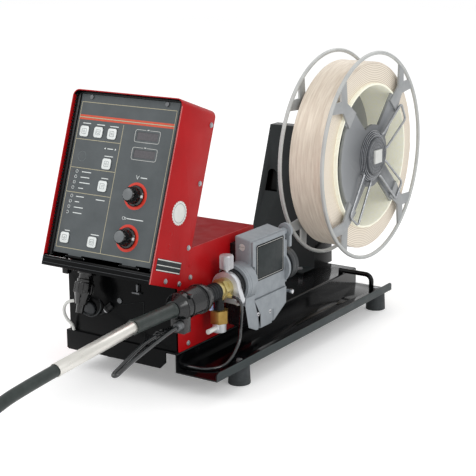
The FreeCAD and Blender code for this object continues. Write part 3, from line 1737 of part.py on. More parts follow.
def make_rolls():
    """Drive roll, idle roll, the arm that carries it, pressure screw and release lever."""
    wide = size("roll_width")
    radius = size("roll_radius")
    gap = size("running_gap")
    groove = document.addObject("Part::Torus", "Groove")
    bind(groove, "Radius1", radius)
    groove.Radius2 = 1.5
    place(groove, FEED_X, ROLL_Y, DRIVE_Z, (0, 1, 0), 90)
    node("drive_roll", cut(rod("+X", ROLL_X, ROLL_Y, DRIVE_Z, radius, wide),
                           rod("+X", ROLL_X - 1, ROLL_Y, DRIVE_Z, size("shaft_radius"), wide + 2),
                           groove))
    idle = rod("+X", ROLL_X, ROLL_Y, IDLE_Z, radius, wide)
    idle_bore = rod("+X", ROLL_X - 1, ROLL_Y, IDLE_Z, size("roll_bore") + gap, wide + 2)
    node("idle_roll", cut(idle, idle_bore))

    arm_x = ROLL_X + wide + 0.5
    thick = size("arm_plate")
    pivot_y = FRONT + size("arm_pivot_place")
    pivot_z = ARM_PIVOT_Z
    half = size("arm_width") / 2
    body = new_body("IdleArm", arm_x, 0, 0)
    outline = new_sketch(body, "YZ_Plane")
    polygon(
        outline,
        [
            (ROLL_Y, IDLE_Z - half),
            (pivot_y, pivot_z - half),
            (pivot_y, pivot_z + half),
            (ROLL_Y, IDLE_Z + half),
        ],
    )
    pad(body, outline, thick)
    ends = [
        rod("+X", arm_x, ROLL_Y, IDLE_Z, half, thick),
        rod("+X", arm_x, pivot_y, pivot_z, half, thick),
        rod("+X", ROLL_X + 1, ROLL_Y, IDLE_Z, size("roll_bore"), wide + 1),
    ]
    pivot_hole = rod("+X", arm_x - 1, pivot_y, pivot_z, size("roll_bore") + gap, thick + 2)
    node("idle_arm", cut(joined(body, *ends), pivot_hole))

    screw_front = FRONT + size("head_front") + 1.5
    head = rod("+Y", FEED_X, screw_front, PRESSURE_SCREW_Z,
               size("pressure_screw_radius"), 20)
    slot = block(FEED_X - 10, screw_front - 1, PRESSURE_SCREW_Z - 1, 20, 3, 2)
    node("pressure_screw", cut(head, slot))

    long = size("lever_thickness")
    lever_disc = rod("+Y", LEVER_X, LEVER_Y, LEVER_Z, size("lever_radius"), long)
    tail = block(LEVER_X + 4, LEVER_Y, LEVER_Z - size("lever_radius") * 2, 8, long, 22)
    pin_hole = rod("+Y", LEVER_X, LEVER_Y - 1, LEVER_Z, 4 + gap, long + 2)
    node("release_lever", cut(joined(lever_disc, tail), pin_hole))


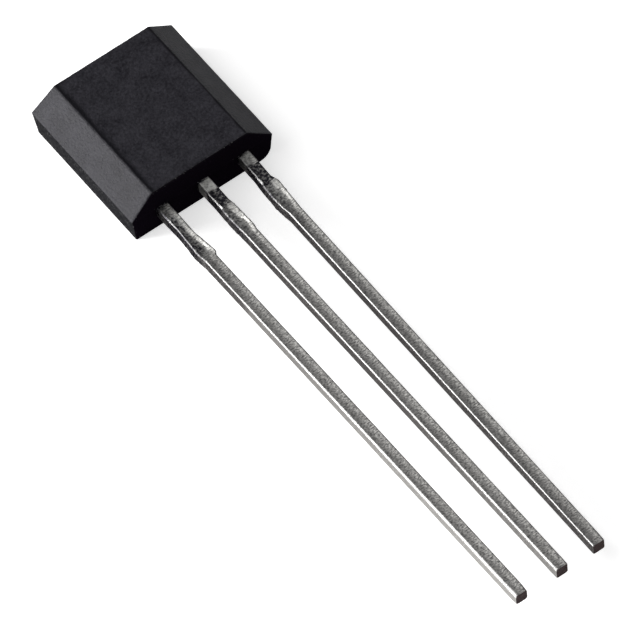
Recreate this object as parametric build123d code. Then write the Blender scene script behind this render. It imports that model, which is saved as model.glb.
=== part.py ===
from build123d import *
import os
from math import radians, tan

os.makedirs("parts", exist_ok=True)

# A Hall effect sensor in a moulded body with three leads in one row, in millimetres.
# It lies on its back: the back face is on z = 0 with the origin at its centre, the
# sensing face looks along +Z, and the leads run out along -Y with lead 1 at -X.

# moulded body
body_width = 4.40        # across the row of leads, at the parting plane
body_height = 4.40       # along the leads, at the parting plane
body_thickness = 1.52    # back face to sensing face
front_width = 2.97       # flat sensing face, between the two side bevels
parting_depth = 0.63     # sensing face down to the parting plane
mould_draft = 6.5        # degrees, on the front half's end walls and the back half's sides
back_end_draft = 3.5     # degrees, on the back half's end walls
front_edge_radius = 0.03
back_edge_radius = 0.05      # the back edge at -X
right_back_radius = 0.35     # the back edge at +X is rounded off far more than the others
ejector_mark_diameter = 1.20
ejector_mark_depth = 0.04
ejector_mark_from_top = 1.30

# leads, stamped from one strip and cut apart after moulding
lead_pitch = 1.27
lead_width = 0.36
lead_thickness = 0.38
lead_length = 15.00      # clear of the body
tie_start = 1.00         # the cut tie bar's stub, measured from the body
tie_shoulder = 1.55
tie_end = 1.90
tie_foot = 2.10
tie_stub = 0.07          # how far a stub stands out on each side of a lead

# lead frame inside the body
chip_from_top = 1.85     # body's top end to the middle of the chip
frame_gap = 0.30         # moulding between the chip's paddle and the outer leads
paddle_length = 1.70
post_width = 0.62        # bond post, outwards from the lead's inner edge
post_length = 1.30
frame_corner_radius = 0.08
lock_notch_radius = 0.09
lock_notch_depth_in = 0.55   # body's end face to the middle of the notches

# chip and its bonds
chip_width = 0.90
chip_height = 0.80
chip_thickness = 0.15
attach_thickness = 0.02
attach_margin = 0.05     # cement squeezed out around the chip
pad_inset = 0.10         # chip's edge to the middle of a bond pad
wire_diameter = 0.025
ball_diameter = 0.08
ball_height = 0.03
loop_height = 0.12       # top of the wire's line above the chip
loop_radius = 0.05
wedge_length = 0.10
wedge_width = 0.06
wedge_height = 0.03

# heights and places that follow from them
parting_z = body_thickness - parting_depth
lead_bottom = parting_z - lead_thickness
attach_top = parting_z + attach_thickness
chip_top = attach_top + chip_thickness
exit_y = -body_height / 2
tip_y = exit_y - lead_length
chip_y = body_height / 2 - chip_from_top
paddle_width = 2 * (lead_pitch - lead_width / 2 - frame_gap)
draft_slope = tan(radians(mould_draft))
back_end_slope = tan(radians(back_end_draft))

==

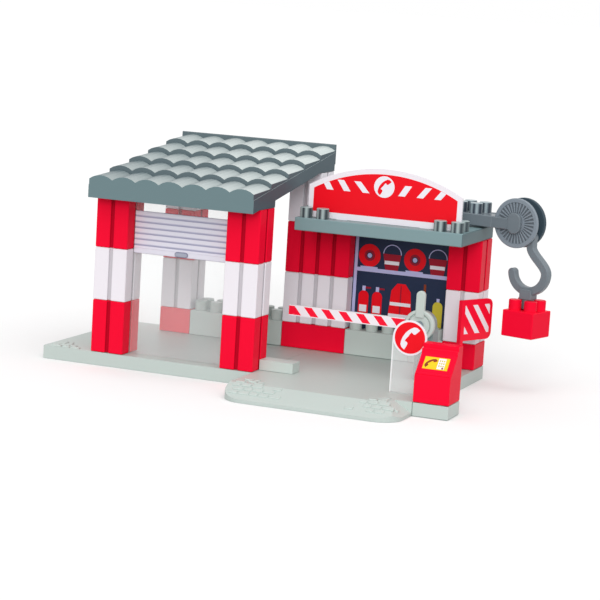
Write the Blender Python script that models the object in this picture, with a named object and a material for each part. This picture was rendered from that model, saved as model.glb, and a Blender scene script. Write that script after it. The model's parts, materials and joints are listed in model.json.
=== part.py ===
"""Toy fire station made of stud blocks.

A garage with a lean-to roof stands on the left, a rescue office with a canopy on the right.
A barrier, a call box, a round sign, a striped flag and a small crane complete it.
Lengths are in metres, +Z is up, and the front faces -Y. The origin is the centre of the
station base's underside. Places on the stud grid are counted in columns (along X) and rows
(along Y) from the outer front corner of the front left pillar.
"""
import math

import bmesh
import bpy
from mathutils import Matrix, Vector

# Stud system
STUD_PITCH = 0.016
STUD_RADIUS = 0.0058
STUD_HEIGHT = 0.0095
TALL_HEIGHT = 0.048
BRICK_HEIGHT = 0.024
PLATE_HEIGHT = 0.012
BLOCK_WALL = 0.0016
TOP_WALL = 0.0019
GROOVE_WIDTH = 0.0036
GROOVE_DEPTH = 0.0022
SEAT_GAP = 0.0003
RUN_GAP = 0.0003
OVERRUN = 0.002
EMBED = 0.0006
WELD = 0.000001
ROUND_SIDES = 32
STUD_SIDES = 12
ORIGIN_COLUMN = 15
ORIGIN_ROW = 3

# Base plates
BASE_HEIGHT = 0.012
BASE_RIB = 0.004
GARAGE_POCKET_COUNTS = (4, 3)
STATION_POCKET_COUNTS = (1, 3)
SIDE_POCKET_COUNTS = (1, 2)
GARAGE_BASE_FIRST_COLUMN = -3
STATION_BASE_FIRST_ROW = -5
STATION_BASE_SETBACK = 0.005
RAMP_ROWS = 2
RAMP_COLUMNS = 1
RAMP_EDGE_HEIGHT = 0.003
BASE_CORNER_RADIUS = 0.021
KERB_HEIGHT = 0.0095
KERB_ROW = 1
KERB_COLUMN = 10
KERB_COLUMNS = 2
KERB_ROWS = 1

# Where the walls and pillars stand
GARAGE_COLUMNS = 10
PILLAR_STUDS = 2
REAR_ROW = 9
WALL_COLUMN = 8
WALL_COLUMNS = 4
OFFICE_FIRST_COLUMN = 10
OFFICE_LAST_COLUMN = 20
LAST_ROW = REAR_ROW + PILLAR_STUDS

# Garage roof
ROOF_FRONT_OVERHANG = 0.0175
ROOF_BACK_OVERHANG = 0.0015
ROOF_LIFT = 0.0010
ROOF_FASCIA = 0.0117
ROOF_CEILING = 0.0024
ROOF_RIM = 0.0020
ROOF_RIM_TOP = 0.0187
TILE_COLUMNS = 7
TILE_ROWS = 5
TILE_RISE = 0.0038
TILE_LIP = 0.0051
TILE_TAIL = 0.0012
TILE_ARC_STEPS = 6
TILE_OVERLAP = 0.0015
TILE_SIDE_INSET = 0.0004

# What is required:
Above are the entries. Output exactly the lines beginning with the line that has "Write the Blender Python" and ending with the line that has "KERB_ROWS = 1".

# Reply:
Write the Blender Python script that models the object in this picture, with a named object and a material for each part. This picture was rendered from that model, saved as model.glb, and a Blender scene script. Write that script after it. The model's parts, materials and joints are listed in model.json.
=== part.py ===
"""Toy fire station made of stud blocks.

A garage with a lean-to roof stands on the left, a rescue office with a canopy on the right.
A barrier, a call box, a round sign, a striped flag and a small crane complete it.
Lengths are in metres, +Z is up, and the front faces -Y. The origin is the centre of the
station base's underside. Places on the stud grid are counted in columns (along X) and rows
(along Y) from the outer front corner of the front left pillar.
"""
import math

import bmesh
import bpy
from mathutils import Matrix, Vector

# Stud system
STUD_PITCH = 0.016
STUD_RADIUS = 0.0058
STUD_HEIGHT = 0.0095
TALL_HEIGHT = 0.048
BRICK_HEIGHT = 0.024
PLATE_HEIGHT = 0.012
BLOCK_WALL = 0.0016
TOP_WALL = 0.0019
GROOVE_WIDTH = 0.0036
GROOVE_DEPTH = 0.0022
SEAT_GAP = 0.0003
RUN_GAP = 0.0003
OVERRUN = 0.002
EMBED = 0.0006
WELD = 0.000001
ROUND_SIDES = 32
STUD_SIDES = 12
ORIGIN_COLUMN = 15
ORIGIN_ROW = 3

# Base plates
BASE_HEIGHT = 0.012
BASE_RIB = 0.004
GARAGE_POCKET_COUNTS = (4, 3)
STATION_POCKET_COUNTS = (1, 3)
SIDE_POCKET_COUNTS = (1, 2)
GARAGE_BASE_FIRST_COLUMN = -3
STATION_BASE_FIRST_ROW = -5
STATION_BASE_SETBACK = 0.005
RAMP_ROWS = 2
RAMP_COLUMNS = 1
RAMP_EDGE_HEIGHT = 0.003
BASE_CORNER_RADIUS = 0.021
KERB_HEIGHT = 0.0095
KERB_ROW = 1
KERB_COLUMN = 10
KERB_COLUMNS = 2
KERB_ROWS = 1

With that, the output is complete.